Collected data:
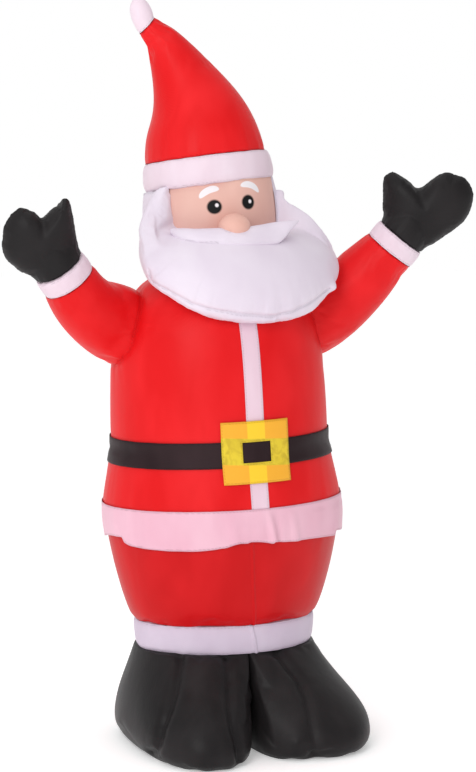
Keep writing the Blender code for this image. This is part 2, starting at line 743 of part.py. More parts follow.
def build():
    """Builds the whole figure."""
    for item in list(bpy.data.objects):
        bpy.data.objects.remove(item)
    shift = Matrix.Translation(ORIGIN_SHIFT)
    figure = frame("figure", None, Matrix.Scale(HEIGHT / DRAWN_HEIGHT, 4) @ shift)
    boots = frame("boots", figure, Matrix.Translation((BOOTS_X, 0, 0)) @ turned(BOOTS_TURN, "Z"))
    body = frame("body", figure, turned(BODY_TURN, "Z"))
    neck = Matrix.Translation((HEAD_X, 0, NECK))
    tilt = turned(HEAD_TURN, "Z") @ turned(-HEAD_LEAN, "Y") @ turned(-HEAD_NOD_BACK, "X")
    head = frame("head_place", figure, neck @ tilt)
    beard_place = frame("beard_place", figure, neck @ turned(BEARD_TURN, "Z"))
    level_tilt = turned(MOUSTACHE_TURN, "Z") @ turned(-MOUSTACHE_LEAN, "Y") @ turned(-HEAD_NOD_BACK, "X")
    moustache_place = frame("moustache_place", figure, neck @ level_tilt)

    add_boot(1, boots)
    add_boot(-1, boots)
    add_trousers(body)
    add_jacket(body)
    jacket_guide = guide(loft("jacket_guide", jacket_rings(SEWN_GAP), "red", body))
    chest_guide = guide(loft("chest_guide", jacket_rings(2 * SEWN_GAP + CLOTH), "red", body))
    add_arm("left", figure, jacket_guide)
    add_arm("right", figure, jacket_guide)
    head_guide = add_head(head, jacket_guide)
    band_ring = [oval((0.002, 0, level), (0, 0, 1), 0.30, 0.30, 12) for level in (HAT_BAND_LOW - 0.001, 0.40)]
    band_guide = guide(loft("band_guide", band_ring, "white", head))
    add_face(head, beard_place, moustache_place, (head_guide, band_guide, chest_guide))
    add_hat(head)


build()
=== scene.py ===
"""Inflatable figure of sewn polyester, two boots to hat tip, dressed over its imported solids."""

import math

import bmesh
import bpy
from mathutils import Matrix, Vector, bvhtree, kdtree, noise


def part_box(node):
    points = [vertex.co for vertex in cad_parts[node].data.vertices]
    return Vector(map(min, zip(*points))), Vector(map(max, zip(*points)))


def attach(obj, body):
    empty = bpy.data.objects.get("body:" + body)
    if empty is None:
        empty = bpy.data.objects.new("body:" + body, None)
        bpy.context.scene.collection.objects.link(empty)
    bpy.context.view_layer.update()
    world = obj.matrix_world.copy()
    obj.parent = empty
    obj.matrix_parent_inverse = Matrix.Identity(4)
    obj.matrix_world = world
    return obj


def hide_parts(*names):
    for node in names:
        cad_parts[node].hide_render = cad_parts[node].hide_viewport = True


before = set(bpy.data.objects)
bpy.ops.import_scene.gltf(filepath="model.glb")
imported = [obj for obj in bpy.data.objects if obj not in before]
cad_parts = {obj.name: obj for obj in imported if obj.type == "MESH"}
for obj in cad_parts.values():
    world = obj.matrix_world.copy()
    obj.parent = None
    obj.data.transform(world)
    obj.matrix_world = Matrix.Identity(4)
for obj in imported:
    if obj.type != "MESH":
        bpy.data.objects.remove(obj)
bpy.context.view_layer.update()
scene = bpy.context.scene

# The studio: a white floor that runs out of sight into a white backdrop, so that little shade falls. The
# key light is soft and stands at the viewer's left, and the surround is dimmer at the viewer's right.
# The camera stands left of the figure's front.
CAMERA_PLACE = (-1.4795, -4.7395, 1.32)
CAMERA_AIM = (0.0254, 0.0288, 0.8645)
CAMERA_LENS = 95.97
CAMERA_SENSOR = 36.0
LIGHTS = (
    ("key_light", (-2.2, -3.3, 2.5), 1.6, 50.0),
    ("top_light", (-0.3, -0.6, 3.8), 2.0, 11.0),
)
LIGHTS_AIM = Vector((0, 0, 0.9))
SURROUND = "#ffffff"
BACKDROP_WAY = Vector((0.30, 0.95, 0.0))
BACKDROP_EDGE = (0.80, 0.93)
BACKDROP_STRENGTH = 1.0
LIT_SIDE_STRENGTH = 0.80
DARK_SIDE = Vector((0.80, -0.58, 0.15)).normalized()
DARK_SIDE_EDGE = (0.1, 0.9)
DARK_SIDE_STRENGTH = 0.48
FLOOR_SIZE = 60.0
FLOOR_GLOW = 0.30


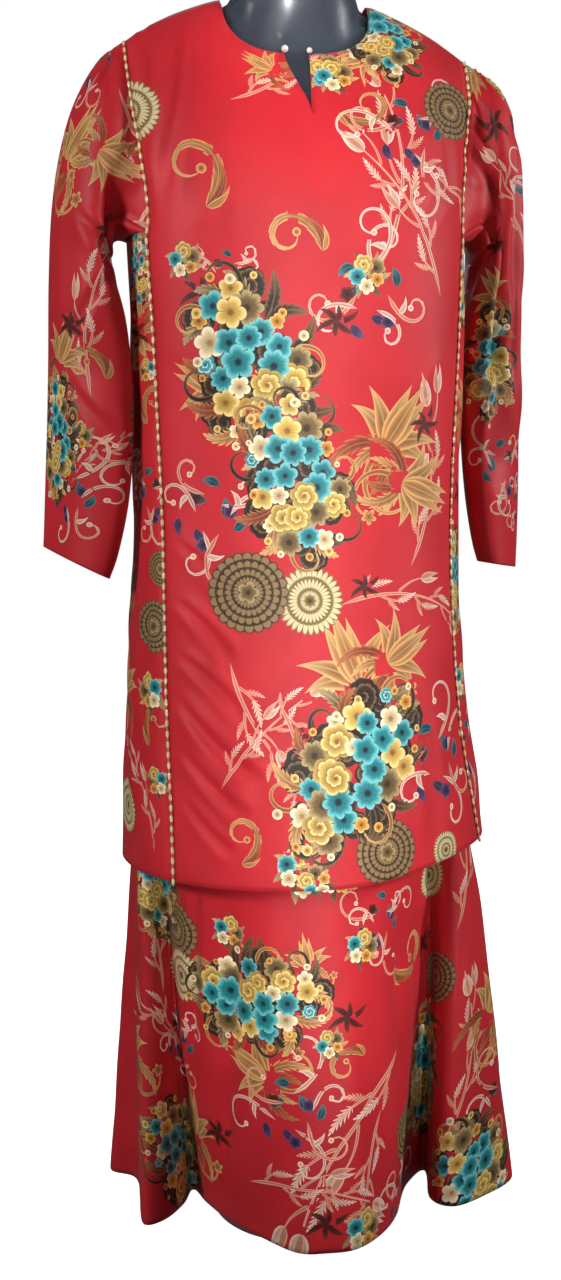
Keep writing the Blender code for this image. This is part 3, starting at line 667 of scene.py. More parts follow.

*Work required*. Each entry above is to be printed again exactly.

*Complete output*.
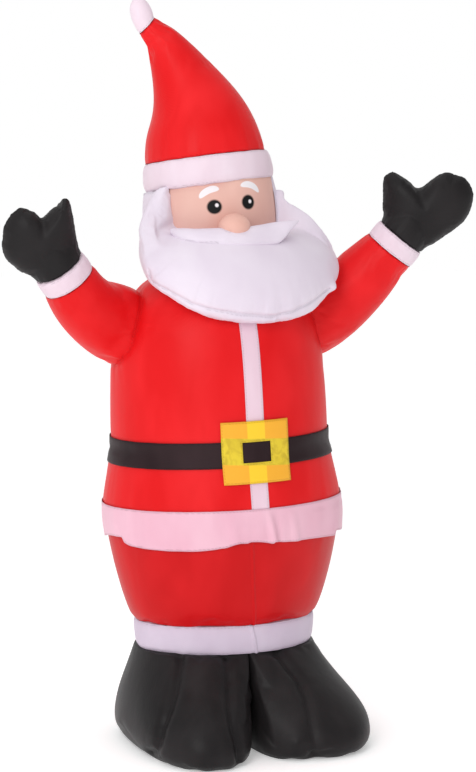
Keep writing the Blender code for this image. This is part 2, starting at line 743 of part.py. More parts follow.
def build():
    """Builds the whole figure."""
    for item in list(bpy.data.objects):
        bpy.data.objects.remove(item)
    shift = Matrix.Translation(ORIGIN_SHIFT)
    figure = frame("figure", None, Matrix.Scale(HEIGHT / DRAWN_HEIGHT, 4) @ shift)
    boots = frame("boots", figure, Matrix.Translation((BOOTS_X, 0, 0)) @ turned(BOOTS_TURN, "Z"))
    body = frame("body", figure, turned(BODY_TURN, "Z"))
    neck = Matrix.Translation((HEAD_X, 0, NECK))
    tilt = turned(HEAD_TURN, "Z") @ turned(-HEAD_LEAN, "Y") @ turned(-HEAD_NOD_BACK, "X")
    head = frame("head_place", figure, neck @ tilt)
    beard_place = frame("beard_place", figure, neck @ turned(BEARD_TURN, "Z"))
    level_tilt = turned(MOUSTACHE_TURN, "Z") @ turned(-MOUSTACHE_LEAN, "Y") @ turned(-HEAD_NOD_BACK, "X")
    moustache_place = frame("moustache_place", figure, neck @ level_tilt)

    add_boot(1, boots)
    add_boot(-1, boots)
    add_trousers(body)
    add_jacket(body)
    jacket_guide = guide(loft("jacket_guide", jacket_rings(SEWN_GAP), "red", body))
    chest_guide = guide(loft("chest_guide", jacket_rings(2 * SEWN_GAP + CLOTH), "red", body))
    add_arm("left", figure, jacket_guide)
    add_arm("right", figure, jacket_guide)
    head_guide = add_head(head, jacket_guide)
    band_ring = [oval((0.002, 0, level), (0, 0, 1), 0.30, 0.30, 12) for level in (HAT_BAND_LOW - 0.001, 0.40)]
    band_guide = guide(loft("band_guide", band_ring, "white", head))
    add_face(head, beard_place, moustache_place, (head_guide, band_guide, chest_guide))
    add_hat(head)


build()
=== scene.py ===
"""Inflatable figure of sewn polyester, two boots to hat tip, dressed over its imported solids."""

import math

import bmesh
import bpy
from mathutils import Matrix, Vector, bvhtree, kdtree, noise


def part_box(node):
    points = [vertex.co for vertex in cad_parts[node].data.vertices]
    return Vector(map(min, zip(*points))), Vector(map(max, zip(*points)))


def attach(obj, body):
    empty = bpy.data.objects.get("body:" + body)
    if empty is None:
        empty = bpy.data.objects.new("body:" + body, None)
        bpy.context.scene.collection.objects.link(empty)
    bpy.context.view_layer.update()
    world = obj.matrix_world.copy()
    obj.parent = empty
    obj.matrix_parent_inverse = Matrix.Identity(4)
    obj.matrix_world = world
    return obj


def hide_parts(*names):
    for node in names:
        cad_parts[node].hide_render = cad_parts[node].hide_viewport = True


before = set(bpy.data.objects)
bpy.ops.import_scene.gltf(filepath="model.glb")
imported = [obj for obj in bpy.data.objects if obj not in before]
cad_parts = {obj.name: obj for obj in imported if obj.type == "MESH"}
for obj in cad_parts.values():
    world = obj.matrix_world.copy()
    obj.parent = None
    obj.data.transform(world)
    obj.matrix_world = Matrix.Identity(4)
for obj in imported:
    if obj.type != "MESH":
        bpy.data.objects.remove(obj)
bpy.context.view_layer.update()
scene = bpy.context.scene

# The studio: a white floor that runs out of sight into a white backdrop, so that little shade falls. The
# key light is soft and stands at the viewer's left, and the surround is dimmer at the viewer's right.
# The camera stands left of the figure's front.
CAMERA_PLACE = (-1.4795, -4.7395, 1.32)
CAMERA_AIM = (0.0254, 0.0288, 0.8645)
CAMERA_LENS = 95.97
CAMERA_SENSOR = 36.0
LIGHTS = (
    ("key_light", (-2.2, -3.3, 2.5), 1.6, 50.0),
    ("top_light", (-0.3, -0.6, 3.8), 2.0, 11.0),
)
LIGHTS_AIM = Vector((0, 0, 0.9))
SURROUND = "#ffffff"
BACKDROP_WAY = Vector((0.30, 0.95, 0.0))
BACKDROP_EDGE = (0.80, 0.93)
BACKDROP_STRENGTH = 1.0
LIT_SIDE_STRENGTH = 0.80
DARK_SIDE = Vector((0.80, -0.58, 0.15)).normalized()
DARK_SIDE_EDGE = (0.1, 0.9)
DARK_SIDE_STRENGTH = 0.48
FLOOR_SIZE = 60.0
FLOOR_GLOW = 0.30


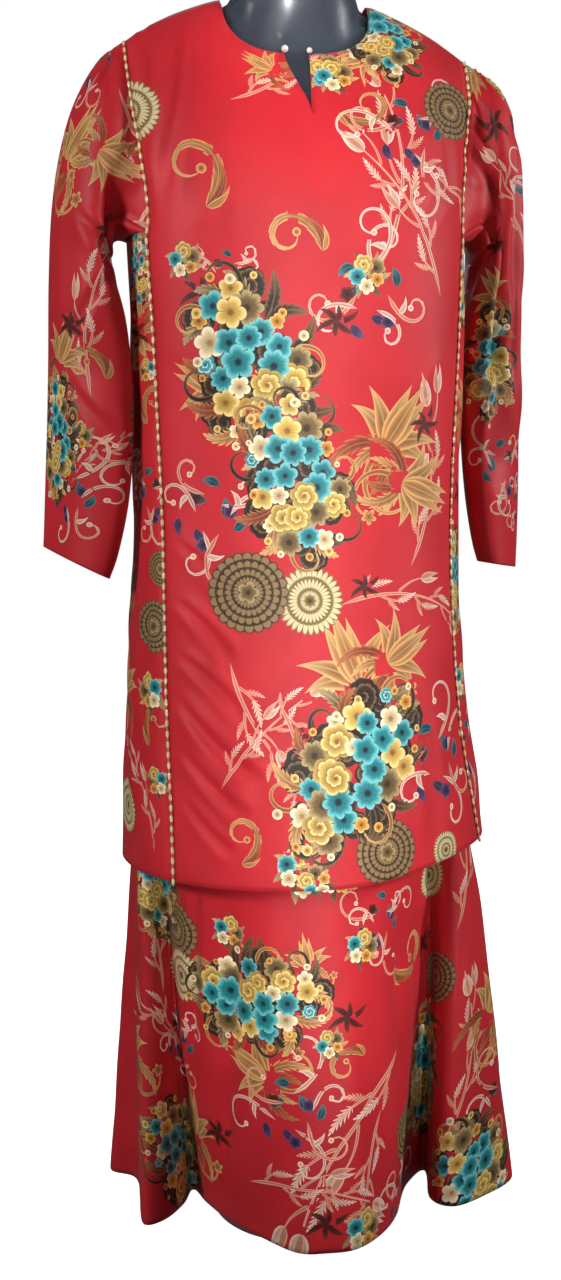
Keep writing the Blender code for this image. This is part 3, starting at line 667 of scene.py. More parts follow.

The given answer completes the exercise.